Prompt:
Scan the lines below for the word "scene". Copy each line you find it in.

Given data:
--

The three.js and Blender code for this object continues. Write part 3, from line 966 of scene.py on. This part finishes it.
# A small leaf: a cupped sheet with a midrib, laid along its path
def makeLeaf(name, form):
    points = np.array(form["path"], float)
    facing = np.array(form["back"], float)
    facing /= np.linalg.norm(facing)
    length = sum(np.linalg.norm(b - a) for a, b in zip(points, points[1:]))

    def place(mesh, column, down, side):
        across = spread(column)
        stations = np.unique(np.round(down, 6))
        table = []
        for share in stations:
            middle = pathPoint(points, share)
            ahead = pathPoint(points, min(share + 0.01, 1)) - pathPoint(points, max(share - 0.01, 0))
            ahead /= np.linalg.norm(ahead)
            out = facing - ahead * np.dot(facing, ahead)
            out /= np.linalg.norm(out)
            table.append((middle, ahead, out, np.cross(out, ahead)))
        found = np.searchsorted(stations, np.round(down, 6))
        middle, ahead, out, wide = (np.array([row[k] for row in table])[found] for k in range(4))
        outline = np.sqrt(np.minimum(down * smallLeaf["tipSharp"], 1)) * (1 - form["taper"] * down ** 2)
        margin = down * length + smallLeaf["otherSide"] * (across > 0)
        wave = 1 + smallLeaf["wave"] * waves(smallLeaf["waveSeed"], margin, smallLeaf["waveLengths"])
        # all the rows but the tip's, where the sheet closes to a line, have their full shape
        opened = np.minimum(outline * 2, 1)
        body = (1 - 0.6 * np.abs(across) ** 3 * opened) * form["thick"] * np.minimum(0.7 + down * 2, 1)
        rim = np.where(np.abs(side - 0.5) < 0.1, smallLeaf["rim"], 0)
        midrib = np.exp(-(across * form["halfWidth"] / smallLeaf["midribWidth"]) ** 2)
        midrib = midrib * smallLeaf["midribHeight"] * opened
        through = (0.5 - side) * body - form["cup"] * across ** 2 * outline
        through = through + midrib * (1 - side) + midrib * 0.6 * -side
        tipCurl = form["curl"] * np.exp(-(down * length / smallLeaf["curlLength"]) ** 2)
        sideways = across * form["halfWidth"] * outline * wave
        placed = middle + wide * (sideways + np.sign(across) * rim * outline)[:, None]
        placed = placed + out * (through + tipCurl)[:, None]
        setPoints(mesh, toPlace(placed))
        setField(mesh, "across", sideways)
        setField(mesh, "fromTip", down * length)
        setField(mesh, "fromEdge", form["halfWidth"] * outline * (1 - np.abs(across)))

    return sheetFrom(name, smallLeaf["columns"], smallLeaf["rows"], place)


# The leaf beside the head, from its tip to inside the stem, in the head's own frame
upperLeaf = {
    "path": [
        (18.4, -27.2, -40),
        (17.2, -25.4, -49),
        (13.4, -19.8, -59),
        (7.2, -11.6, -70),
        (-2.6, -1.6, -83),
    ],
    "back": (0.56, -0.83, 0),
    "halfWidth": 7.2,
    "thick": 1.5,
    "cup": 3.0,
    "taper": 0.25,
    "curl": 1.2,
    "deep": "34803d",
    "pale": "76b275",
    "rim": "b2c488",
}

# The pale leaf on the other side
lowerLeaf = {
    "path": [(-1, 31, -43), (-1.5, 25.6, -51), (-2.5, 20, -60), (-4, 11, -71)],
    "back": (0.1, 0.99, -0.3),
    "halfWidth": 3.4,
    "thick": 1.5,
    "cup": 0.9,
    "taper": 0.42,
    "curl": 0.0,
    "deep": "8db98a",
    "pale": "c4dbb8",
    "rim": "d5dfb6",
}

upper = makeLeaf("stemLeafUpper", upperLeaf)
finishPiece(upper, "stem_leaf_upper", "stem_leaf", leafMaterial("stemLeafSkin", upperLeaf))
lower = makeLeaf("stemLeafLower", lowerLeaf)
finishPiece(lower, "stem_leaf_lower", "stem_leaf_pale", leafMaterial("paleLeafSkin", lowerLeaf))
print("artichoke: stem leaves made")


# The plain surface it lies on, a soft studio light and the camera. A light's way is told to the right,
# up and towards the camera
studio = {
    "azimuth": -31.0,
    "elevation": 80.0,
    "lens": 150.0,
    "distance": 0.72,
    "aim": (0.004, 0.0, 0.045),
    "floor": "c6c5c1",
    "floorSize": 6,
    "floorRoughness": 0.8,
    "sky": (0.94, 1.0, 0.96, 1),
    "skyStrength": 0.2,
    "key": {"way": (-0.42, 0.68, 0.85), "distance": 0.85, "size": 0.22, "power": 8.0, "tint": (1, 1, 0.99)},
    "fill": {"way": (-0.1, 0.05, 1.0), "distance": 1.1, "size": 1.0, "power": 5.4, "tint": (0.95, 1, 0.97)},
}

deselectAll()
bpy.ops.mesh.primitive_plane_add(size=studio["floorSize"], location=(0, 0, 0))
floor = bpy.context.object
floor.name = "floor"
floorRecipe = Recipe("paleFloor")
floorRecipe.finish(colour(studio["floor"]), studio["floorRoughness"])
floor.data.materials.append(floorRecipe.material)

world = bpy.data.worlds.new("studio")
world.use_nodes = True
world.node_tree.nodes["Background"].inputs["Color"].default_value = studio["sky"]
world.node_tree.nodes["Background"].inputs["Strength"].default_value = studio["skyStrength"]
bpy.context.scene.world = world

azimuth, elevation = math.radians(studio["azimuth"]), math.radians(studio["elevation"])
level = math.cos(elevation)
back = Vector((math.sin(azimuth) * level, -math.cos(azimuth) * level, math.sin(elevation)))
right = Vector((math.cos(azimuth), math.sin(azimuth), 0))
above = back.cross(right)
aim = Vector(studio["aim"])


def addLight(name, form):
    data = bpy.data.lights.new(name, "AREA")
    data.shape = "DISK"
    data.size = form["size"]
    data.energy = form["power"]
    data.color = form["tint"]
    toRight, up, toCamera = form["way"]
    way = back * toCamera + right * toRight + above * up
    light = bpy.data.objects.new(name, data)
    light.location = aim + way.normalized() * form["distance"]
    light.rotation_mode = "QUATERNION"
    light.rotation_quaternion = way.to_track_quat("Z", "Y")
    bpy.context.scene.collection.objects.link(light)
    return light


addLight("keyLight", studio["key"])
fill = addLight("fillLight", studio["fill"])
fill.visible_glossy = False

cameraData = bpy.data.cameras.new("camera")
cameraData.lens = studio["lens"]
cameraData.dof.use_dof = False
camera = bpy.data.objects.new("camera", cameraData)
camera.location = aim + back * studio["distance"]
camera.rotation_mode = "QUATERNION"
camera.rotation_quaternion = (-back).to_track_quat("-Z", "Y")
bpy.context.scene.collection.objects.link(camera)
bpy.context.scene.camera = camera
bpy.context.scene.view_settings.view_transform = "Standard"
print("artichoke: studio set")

--

Result for this task:
The three.js and Blender code for this object continues. Write part 3, from line 966 of scene.py on. This part finishes it.
bpy.context.scene.world = world
    bpy.context.scene.collection.objects.link(light)
bpy.context.scene.collection.objects.link(camera)
bpy.context.scene.camera = camera
bpy.context.scene.view_settings.view_transform = "Standard"